We have recently undertaken an upgrade to the McAfee Agent from 4.6 (P3) to 4.8 (P2) in readiness for the end-of-life of MA4.6 and found some interesting results with our SuperAgents with respect to Lazy Caching. Not being a particularly well documented product feature I have been doing some research and found another thread (here) which suggests that as of MA4.8 SuperAgents can now request Lazy Cache content updates from other SuperAgents. As I understand from this same thread under MA4.6 the SuperAgent was forced to update from the Master Repository only. There in lies our problem. The following is a summary of our observations since moving to MA4.8, we have been using for about 4 weeks now and have had this issue manifest around half a dozen times.
- SA#1 receives a client request for content which it does not have so it contacts SA#2 requesting that content
- SA#2 also doesn't have that content so it has to make a request from another SA which coincidently requests that content from SA#1. Both SA#1 and SA#2 effectively get stuck in a loop, each waiting for the other to provide the update
- During that time SA#3, then SA#4 etc. also need content and request from SA#1 and also end up stuck in a holding pattern waiting for a response
- In all cases the SuperAgents will accept connections but in affect provide no response/data, instead appearing to hold the connection to the client open indefinitely. This is evident when attempting to access the Agent Log remotely (via HTTP), you just receive the page loading animated icon.
- The only way to recover is via the agent logs on the SuperAgent to identify the server that is SA#1 & SA#2. Because they cannot be terminated gracefully you have kill the `FrameworkService.exe` and `naPrdMgr.exe` processes on SA#1 & SA#2 and then restart the services. By killing the Framework service you break the chain of SuperAgents waiting for content and they all become responsive again.

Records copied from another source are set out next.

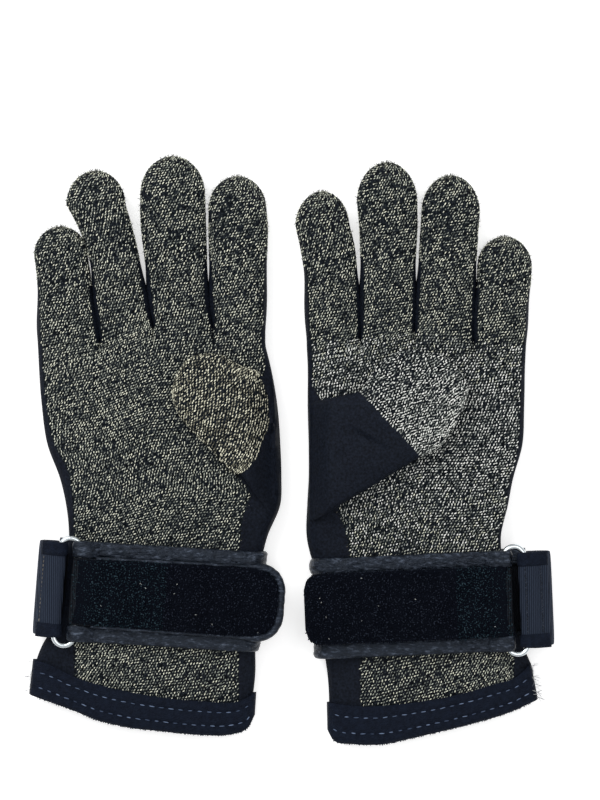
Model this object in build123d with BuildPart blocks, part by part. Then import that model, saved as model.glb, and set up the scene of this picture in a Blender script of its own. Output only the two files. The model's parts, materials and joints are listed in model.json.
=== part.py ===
"""A pair of cut-resistant sailing gloves, laid palm up side by side.

Each glove is a hollow shell: an aramid-knit palm and finger fronts, a neoprene back, four finger
stalls in two segments, a thumb folded across the palm, and a cuff that ends in a sewn hem. A bound
wrist strap wraps the cuff, passes through a metal link and folds back on itself.

Millimetres. +X to the left-hand glove, +Y to the fingertips, +Z up out of the palm. The origin is
under the middle of the pair, on the surface that the gloves lie on.
"""

import os
from dataclasses import dataclass
from math import sqrt

from build123d import *

WALL = 2.5  # the thickness of the fabric shell
JOINT_GAP = 0.4  # between two segments that a hinge joins
UP = Vector(0, 0, 1)

# Fingers: flattened stalls, hinged across at base and knuckle just over their palm side.
FINGER_THICK = 16.0
FINGER_ROUND = 6.5
FINGER_SEAM_Z = 8.0  # where a stall's knit front meets its neoprene back
SPARE = 12.0  # how far a blank runs past the plane that trims it

# Hand shell: the palm's height, and where its knit top meets the neoprene back.
PALM_TOP = 18.0
PALM_SEAM_Z = 10.5

# Thumb: a flattened stall folded over the palm, hinged along the radial edge at the palm's level.
THUMB_LIFT = 0.3
THUMB_THICK = 14.0
THUMB_ROUND = 5.0
THUMB_BOTTOM = PALM_TOP + THUMB_LIFT
THUMB_TOP = THUMB_BOTTOM + THUMB_THICK
THUMB_SEAM_Z = THUMB_BOTTOM + THUMB_THICK / 2
CREASE_FLAT = 8.0  # the fold flattens the thumb's upper edge by this much
GUSSET_WIDTH = 11.0

# Hem: a folded band round the cuff's mouth.
HEM_THICK = 13.0
HEM_ROUND = 4.5

# Wrist strap, measured in its own frame: x from the link's strap bar to the free end, z up.
STRAP_WIDTH = 39.0  # without its edge bindings
STRAP_THICK = 2.0
STRAP_UNDER = 14.8  # underside of the front layer
STRAP_START = 4.2  # the front layer stops short of the folded hub
BACK_THICK = 2.2
BINDING_WIDTH = 5.0
BINDING_THICK = 3.2
LOOP_THICK = 1.3
HOOK_THICK = 1.5
TAB_FOOT = 12.0  # the tab's sewn foot under the cuff starts here

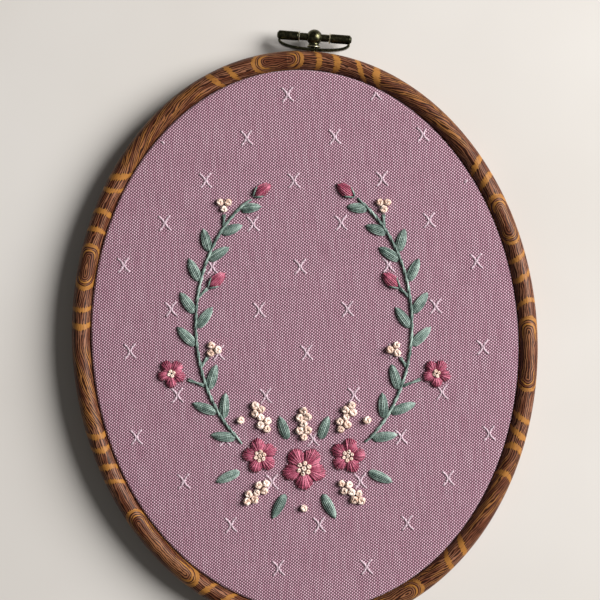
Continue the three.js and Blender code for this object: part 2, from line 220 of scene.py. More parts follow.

I have an open case with McAfee support and have provided various MER logs, ProcDumps etc. an am still awaiting feedback. Currently our McAfee Agent Repository policy for SuperAgents is configured to use ping time to determine which repository to use for updates, in the interim is it possible to use a policy to force all SuperAgents to update their Lazy Cache directly from the Master Repository or is this by design in MA4.8 and cannot be controlled? Also is there a (possibly hidden) configurable parameter to specify a time-out value in the MA to force the connection to be terminated if the content is not provided within a defined period?
Also as a side note I highly recommend that on any client tasks (e.g. DAT updates) you configure the "Stop the task if it runs for x hours" to terminate the task after a period of time, otherwise your end-points will wait for content from a non-response SA and thus the updater wont process any other scheduled updates until the original task has completed.
I also recommend reading this thread (here) for anybody who is interested in gaining a basic understanding of how Lazy Caching works.